The relationship between a patient’ symptoms, and the psychological, neurological, physiological and environmental factors that give rise to symptoms, can be understood by means of the familiar analogy of an iceberg. The symptoms of which the patient is aware are like the tip of the iceberg.


Such symptoms (e.g. depression, anxiety, trauma, pain) are often experienced by the sufferer as a foreign agent that has attacked them – like the psychological equivalent of a viral/bacterial infection that can be fought and killed. However, in reality mental health and functional disorders (such as IBS and other Disorders of Gut-Brain Interaction) are never like that: symptoms and conditions are always and necessarily a consequence of the dynamic interaction of psychological, neurological, physiological and environmental factors taking place within the HOS – that is the body, brain and mind of the individual in relation to their environment (including other people and the totality of the individual’s life circumstances).

It can be understood from the above how badly the predominant symptom-based model of mental health fails people. It denies them the opportunity to arrive at a deeper understanding of what is giving rise to their symptoms, the full range of practical steps they can take to get better and avoid relapse, and how they can continue to enhance their mental health, happiness and wellbeing throughout their life.

Illustration of iceberg
The symptoms of a patient may belie deeper causes arising out of the patient’s beliefs.

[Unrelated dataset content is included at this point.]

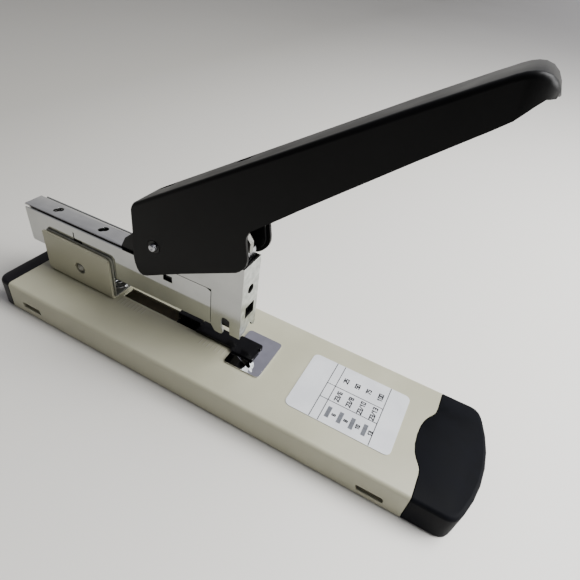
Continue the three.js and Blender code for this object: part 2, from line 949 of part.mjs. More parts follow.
function stapleRail() {
  const whole = channel(railHalf, railTop, railLip, rail.sheet, rail.bend, rail.rear, railFront);
  const nose = block(railFront - rail.plug, railFront, -railHalf + rail.sheet / 2,
    railHalf - rail.sheet / 2, railLip, railTop - rail.sheet / 2);
  const rodSeat = prism("x", circle(0, rod.z, rod.radius + fit),
    railFront - rail.plug - overrun, railFront - rail.plug + rod.seat);
  const track = block(rail.rear + rail.slotInset, railFront - rail.slotInset,
    -rail.slotHalf, rail.slotHalf, railTop - rail.sheet - gap, railTop + overrun);
  return cut(join(whole, nose), rodSeat, track);
}

const plugHalf = railHalf - rail.sheet - fit;
const plugFront = endBlock.rear + endBlock.thick + endBlock.plugDepth;

function railEndBlock() {
  const faceFront = endBlock.rear + endBlock.thick;
  const face = block(endBlock.rear, faceFront, -strip.halfWidth, strip.halfWidth,
    railLip, strip.top);
  const plug = block(faceFront - gap, plugFront, -plugHalf, plugHalf,
    railLip, railTop - rail.sheet - fit);
  const knob = prism("x", circle(0, rod.z, endBlock.knobRadius),
    endBlock.rear - endBlock.knobLength, endBlock.rear + gap);
  const rodSeat = prism("x", circle(0, rod.z, rod.radius + fit), plugFront - rod.seat,
    plugFront + overrun);
  return cut(join(face, plug, knob), rodSeat);
}

function pusherRod() {
  return prism("x", circle(0, rod.z, rod.radius, 16),
    plugFront - rod.seat + gap, railFront - rail.plug + rod.seat - gap);
}

const pusherFront = strip.rear - gap;
const pusherRear = pusherFront - pusher.length;

function staplePusher() {
  const outer = channel(strip.halfWidth, strip.top + pusher.lift, strip.legs,
    pusher.sheet, pusher.sheet, pusherRear, pusherFront);
  const crown = block(pusherRear, pusherFront, -strip.halfWidth + pusher.sheet / 2,
    strip.halfWidth - pusher.sheet / 2, railTop + gap, strip.top + pusher.lift - pusher.sheet / 2);
  const innerTop = railTop - rail.sheet - gap;
  const neck = block(pusherRear, pusherFront, -pusher.neckHalf, pusher.neckHalf,
    innerTop - rod.radius, railTop + 2 * gap);
  const inner = block(pusherRear, pusherFront, -pusher.innerHalf, pusher.innerHalf,
    railLip + rod.radius, innerTop);
  const bore = prism("x", circle(0, rod.z, rod.radius + gap), pusherRear - overrun,
    pusherFront + overrun);
  return cut(join(outer, crown, neck, inner), bore);
}

function stapleStrip() {
  return channel(strip.halfWidth, strip.top, strip.legs, strip.wire, strip.corner,
    strip.rear, driver.x - gap);
}

// Driver

function driverBlade() {
  return block(driver.x, driver.x + driver.thick, -driver.halfWidth, driver.halfWidth,
    driver.bottom, driver.top);
}

function driverYoke() {
  const front = head.front - head.sheet - gap - fit;
  const half = drivePin.radius + yoke.play;
  const outline = spread(yokeShares, yoke.rear, yoke.bottom, front - yoke.rear,
    yoke.top - yoke.bottom);
  const whole = prism("y", outline, -yoke.halfWidth, yoke.halfWidth);
  const slotCut = prism("y",
    box(yoke.slotRear, yoke.slotFront, link.z - half, link.z + half, half - gap),
    -yoke.halfWidth - overrun, yoke.halfWidth + overrun);
  const lap = block(driver.x - fit, front + overrun, -yoke.halfWidth - overrun,
    yoke.halfWidth + overrun, yoke.bottom - overrun, driver.top + fit);
  return cut(whole, slotCut, lap);
}

// Handle

const handleTop = spread(handleTopShares, handle.rear, handle.bottom, handle.reach, handle.rise);
const handleBottom = spread(handleBottomShares, handle.rear, handle.bottom, handle.reach,
  handle.rise);
const handleOutline = [...handleTop, ...handleBottom];

// All that lies under the web, when its upper face is moved in by this distance.
function underWeb(distance) {
  const line = inset(handleTop, distance, false);
  const [[x1, z1], [x2, z2]] = line;
  const stretch = (2 * overrun) / (x2 - x1);
  const start = [x1 - stretch * (x2 - x1), z1 - stretch * (z2 - z1)];
  const low = handle.bottom - overrun;
  return [start, ...line, [line.at(-1)[0], low], [start[0], low]];
}

function handleHole(radius) {
  return pivotHole(radius, handle.pivotX, handle.pivotZ, handle.halfWidth + overrun);
}

// Rings of points with one count, joined into a skin and closed by a flat face at each end.
function skinned(rings) {
  const around = rings[0].length;
  const index = [];
  rings.slice(1).forEach((_, i) => {
    for (let k = 0; k < around; k += 1) {
      const next = (k + 1) % around;
      const [a, b] = [i * around + k, i * around + next];
      index.push(a, b, b + around, a, b + around, a + around);
    }
  });
  const last = (rings.length - 1) * around;
  for (let k = 1; k < around - 1; k += 1) {
    index.push(0, k + 1, k, last, last + k, last + k + 1);
  }
  const geometry = new THREE.BufferGeometry();
  geometry.setAttribute("position", new THREE.Float32BufferAttribute(rings.flat(2), 3));
  geometry.setIndex(index);
  return solid(geometry);
}

// The handle's hood: its web falls to both sides, and its nose is round seen from above.
function hood(distance) {
  const line = underWeb(distance).slice(0, -2);
  const front = line.at(-1)[0];
  const low = handle.bottom - overrun;
  const radius = handle.nose - distance;
  const edge = Math.max(handle.edge - distance, gap);
  return skinned(line.map(([x, z]) => {
    const past = Math.max(x - (front - radius), 0);
    const half = handle.halfWidth - distance - radius + Math.sqrt(radius ** 2 - past ** 2);
    const shoulder = [
      [half, low],
      [half, z, edge],
      [-half, z, edge],
      [-half, low],
    ];
    return rounded(shoulder).map((point) => [x, point.x, point.y]);
  }));
}

function handleShell() {
  const { halfWidth } = handle;
  const sides = prism("y", handleOutline, -halfWidth, halfWidth);
  const slots = webSlotShares.map(([share, length]) => {
    const x = handle.rear + share * handle.reach;
    return block(x, x + length * handle.reach, handle.slotLeft,
      handle.slotLeft + handle.slotWidth, handle.pivotZ + overrun, handle.bottom + handle.rise);
  });
  const sheet = cut(hood(0), hood(handle.sheet));
  return cut(sheet.intersect(sides), handleHole(handle.holeRadius), ...slots);
}

function handleLiner() {
  const half = plateInner - gap;
  const close = handle.sheet + gap;
  const reach = handleOutline.filter(([x]) => x < liner.front + handle.nose);
  const outline = prism("y", inset(reach, close, true), -half, half);
  const peekRear = handle.rear - liner.peek;
  const lip = prism("y", box(peekRear, peekRear + liner.lap, liner.peekBottom,
    liner.peekBottom + liner.peekHeight, liner.peek), -half, half);
  const keep = block(peekRear, liner.front, -half, half, handle.bottom,
    handle.bottom + handle.rise);
  const inside = prism("y", underWeb(close + liner.sheet), liner.sheet - half,
    half - liner.sheet);
  return cut(join(outline, lip).intersect(keep), inside, handleHole(handle.holeRadius));
}

function driveBracket() {
  const outer = yoke.halfWidth + gap + ear.sheet;
  const inner = outer - ear.sheet;
  const top = handle.sheet + gap + liner.sheet + gap;
  const outline = spread(earShares, drivePin.x, drivePin.z, ear.height, ear.height);
  const whole = prism("y", outline, -outer, outer).intersect(
    prism("y", underWeb(top), -outer, outer));
  const inside = prism("y", underWeb(top + ear.sheet), -inner, inner);
  return cut(
    whole,
    inside,
    pivotHole(drivePin.radius + fit, drivePin.x, drivePin.z, outer + overrun),
  );
}

function drivePinBody() {
  const half = yoke.halfWidth + gap + ear.sheet;
  return prism("y", circle(drivePin.x, drivePin.z, drivePin.radius), -half, half);
}

// Finishes

const finishes = {
  basePaint: { color: 0xa29d8c, roughness: 0.45, metalness: 0.1 },
  blackPlastic: { color: 0x1d1b1e, roughness: 0.5, metalness: 0 },
  charcoalPlastic: { color: 0x3a3a3c, roughness: 0.55, metalness: 0 },
  glossPlastic: { color: 0x0d0d0f, roughness: 0.15, metalness: 0 },
  chrome: { color: 0xd5d6da, roughness: 0.12, metalness: 1 },
  brightSteel: { color: 0xb9bbbf, roughness: 0.3, metalness: 1 },
  springSteel: { color: 0x8f9094, roughness: 0.35, metalness: 1 },
  blackPaint: { color: 0x1b1b1d, roughness: 0.4, metalness: 0.1 },
  rubber: { color: 0x202020, roughness: 0.9, metalness: 0 },
  labelStock: { color: 0xc9c9c6, roughness: 0.5, metalness: 0 },
};

function geometryOf(body) {
  const { vertProperties, triVerts } = body.getMesh();
  const geometry = new THREE.BufferGeometry();
  geometry.setAttribute("position", new THREE.BufferAttribute(vertProperties, 3));
  geometry.setIndex(new THREE.BufferAttribute(triVerts, 1));
  geometry.computeVertexNormals();
  return geometry;
}

function add(parent, name, body, finish) {
  const material = new THREE.MeshStandardMaterial(finishes[finish]);
  const mesh = new THREE.Mesh(geometryOf(body), material);
  mesh.name = name;
  parent.add(mesh);
  return mesh;
}

// Assembly

const stapler = new THREE.Group();
const standing = new THREE.Group();
standing.position.x = -(rearCap.rear + noseFront) / 2;
stapler.add(standing);

const tilted = new THREE.Group();
tilted.position.set(pivot.x, 0, pivot.z);
tilted.rotation.y = -pivot.tilt;
standing.add(tilted);
const arm = new THREE.Group();
arm.position.set(-pivot.x, 0, -pivot.z);
tilted.add(arm);

add(standing, "rubber_mat", rubberMat(), "rubber");
add(standing, "base_plate", basePlate(), "brightSteel");
add(standing, "base_shell", baseShell(), "basePaint");
add(standing, "front_cap", frontCapBody(), "charcoalPlastic");
add(standing, "rear_cap", rearCapBody(), "blackPlastic");
add(standing, "anvil_support", anvilSupport(), "brightSteel");
add(standing, "anvil_plate", anvilPlate(), "chrome");
add(standing, "label_plate", labelPlate(), "labelStock");
add(standing, "rear_bracket", outerBracket(), "basePaint");
add(standing, "inner_bracket", innerBracketBody(), "chrome");
add(standing, "arm_pivot_pin", pivotPin(), "brightSteel");
rivet.places.forEach((x, i) => {
  add(standing, `bracket_rivet_${i + 1}`, bracketRivet(), "brightSteel").position.x = x;
});
const returnCoil = coil("return_spring", returnSpring, returnSpringLength());
add(standing, "return_spring", returnCoil, "springSteel")
  .position.set(returnSpring.x, 0, innerFloor + gap);

add(standing, "paper_stop", paperStop(), "glossPlastic");

add(arm, "magazine_casing", magazineCasing(), "chrome");
add(arm, "top_cover", topCover(), "chrome");
cover.spacers.forEach((x, i) => {
  add(arm, `cover_spacer_${i + 1}`, crossRod(x, spacerHeight, cover.spacerRadius), "brightSteel");
});
add(arm, "saddle", saddleBody(), "blackPaint");
saddleRivets.forEach((x, i) => {
  const body = crossRod(x, saddleRivetHeight, saddle.rivetRadius);
  add(arm, `saddle_rivet_${i + 1}`, body, "brightSteel");
});
add(arm, "head_frame", headFrame(), "chrome");
add(arm, "driver_guide", driverGuide(), "brightSteel");
add(arm, "handle_pivot_pin", handlePinBody(), "brightSteel");
add(arm, "pivot_bush_1", bushBody(-1), "blackPlastic");
add(arm, "pivot_bush_2", bushBody(1), "blackPlastic");
const coilSpace = 2 * (saddle.halfWidth - saddle.sheet - gap);
const handleCoil = add(arm, "handle_spring",
  coil("handle_spring", handleSpring, coilSpace), "springSteel");
handleCoil.position.set(hinge.x, -coilSpace / 2, hinge.z);
handleCoil.rotation.x = -Math.PI / 2;

add(arm, "staple_rail", stapleRail(), "brightSteel");
add(arm, "rail_end_block", railEndBlock(), "blackPlastic");
add(arm, "pusher_rod", pusherRod(), "brightSteel");
const springSpace = pusherRear - plugFront - 2 * gap;
const pusherCoil = add(arm, "pusher_spring",
  coil("pusher_spring", pusherSpring, springSpace), "springSteel");
pusherCoil.position.set(plugFront + gap, 0, rod.z);
pusherCoil.rotation.y = Math.PI / 2;
add(arm, "staple_strip", stapleStrip(), "chrome");
add(arm, "staple_pusher", staplePusher(), "blackPlastic");

add(arm, "driver_blade", driverBlade(), "brightSteel");
add(arm, "driver_yoke", driverYoke(), "brightSteel");

add(standing, "handle_shell", handleShell(), "blackPaint");
add(standing, "handle_liner", handleLiner(), "blackPaint");
add(standing, "drive_bracket", driveBracket(), "brightSteel");
add(standing, "drive_pin", drivePinBody(), "brightSteel");

export default stapler;
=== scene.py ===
# %% [markdown]
# # A heavy duty desk stapler
# The solids of the stapler come from the frame, with every piece already in its place. This
# lesson gives them rounded sheet edges, real finishes, and the pieces that only the eye needs.

# %% Load the solids
import json
import math

import bmesh
import bpy
import numpy as np
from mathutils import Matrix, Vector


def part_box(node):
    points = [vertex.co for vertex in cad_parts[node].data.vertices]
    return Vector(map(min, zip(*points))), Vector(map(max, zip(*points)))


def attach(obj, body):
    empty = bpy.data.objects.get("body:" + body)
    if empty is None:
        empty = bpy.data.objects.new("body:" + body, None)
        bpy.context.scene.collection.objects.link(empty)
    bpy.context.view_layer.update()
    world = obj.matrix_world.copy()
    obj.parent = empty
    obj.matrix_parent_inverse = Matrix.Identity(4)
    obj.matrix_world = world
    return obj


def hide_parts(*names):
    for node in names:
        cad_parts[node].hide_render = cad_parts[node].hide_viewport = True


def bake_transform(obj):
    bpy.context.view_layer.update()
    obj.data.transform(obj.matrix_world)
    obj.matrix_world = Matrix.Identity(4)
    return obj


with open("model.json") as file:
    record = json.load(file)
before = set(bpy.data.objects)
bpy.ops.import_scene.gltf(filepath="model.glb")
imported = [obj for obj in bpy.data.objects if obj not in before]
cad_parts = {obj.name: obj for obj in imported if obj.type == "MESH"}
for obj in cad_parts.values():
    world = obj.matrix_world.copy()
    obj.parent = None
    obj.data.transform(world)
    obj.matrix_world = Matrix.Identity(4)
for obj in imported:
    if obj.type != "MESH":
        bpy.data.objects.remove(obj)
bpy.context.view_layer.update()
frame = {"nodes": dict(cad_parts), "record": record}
nodes = frame["nodes"]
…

Symptom reduction misses strength-based opportunities

A symptom reduction approach to mental health also misses countless opportunities to maximise personal strengths and positive life opportunities that could enhance the patient’s life. Mental wellness is not just the absence of symptoms but rather the presence of qualities and skills that enable the patient to navigate through their life circumstances, take advantage of life opportunities and develop meaningful relationships in all areas of life.

We are collaborating with wellbeing experts including Professor Sarah Stewart-Brown who developed the WEMWBS (Warwick-Edinburgh Mental Wellbeing Scales) to address the deficiencies of existing mental health scales (e.g. GAD-7 for anxiety and PHQ-9 for depression) which focus only on symptoms. Professor Stewart-Brown was motivated to develop this scale having recognised that existing scales failed to capture wellbeing and were inadequate for providing appropriate measures and recognition of interventions which improved wellbeing.

The 14 questions of WEMWBS serve as an initial intervention. By inviting the patient to consider their wellbeing across 14 criteria they are invited to enter into a process of self-enquiry and self-awareness on how to enhance their wellbeing in each area – this in turn, will allow them to recognise opportunities to do so. MindLife sees considerable scope for developing upon the existing strengths of WEMWBS by creating hybrid/blended interventions that support users to enhance their wellbeing across all 14 dimensions.

Symptom reduction approaches are insufficiently effective in terms of symptom reduction

Symptom reduction approaches are not even sufficiently effective on their own terms – that is in terms of symptom reduction. The dominant therapy method is CBT, which is a conversation between the “logical mind” of the therapist and the “logical mind” of the patient/client. In CBT the therapist is explaining to the patient how to improve their way of thinking and behaviour.

However, our thoughts and emotions are created by our ‘HOS’ and our autonomic nervous system. For many conditions and patients CBT, which does not consider the HOS, is not effective. We are integrating a variety of methods which are more effective for specific conditions, patient’s needs and preferences. For example, PTSD is treated in the NHS using trauma-focused CBT, or EMDR, which require up to 20 sessions with specialised therapists. Yet 60% still don’t recover!

We have researched a much more effective and scalable method in which most patients recover in less than 5 sessions. The NHS also lacks effective treatments for IBS. The NHS states about IBS “it’s usually a lifelong problem. It can be very frustrating and can have a big impact on your everyday life”. We developed an effective treatment for IBS that helped most patients (proven in RCT).

Moving beyond the symptom-centric paradigm

We are aware of a number of companies within the digital wellbeing space that are seeking to utilise AI/Machine Learning analysis of data in order to improve treatment (e.g. IESO) and others that employ biofeedback to guide treatment (e.g However, they do so within the framework of the predominant reductionistic symptom-centric paradigm and the therapies associated with it. The symptom-centric paradigm that they are working within imposes a glass ceiling upon the level and types of benefit that such companies can offer to their customers that no amount of investment funding or sophisticated AI will enable them to transcend.

Concurrently, a number of well-respected and deeply insightful psychologists and psychotherapists are developing psychotherapeutic methodologies (e.g. Interpersonal Neurobiology – IPNB) that provide a strengths-based approach to mental health. However, these methods haven’t been computerised yet.

We’re collaborating with experts who’re developing/using such methods and enhancing them with computerised therapy options and AI. This makes them scalable and cost-effective – vastly increasing their potential reach and usefulness. Furthermore, through our computerised recommendations systems we’ll be able to offer each client/user the most effective solutions according to their needs and preferences.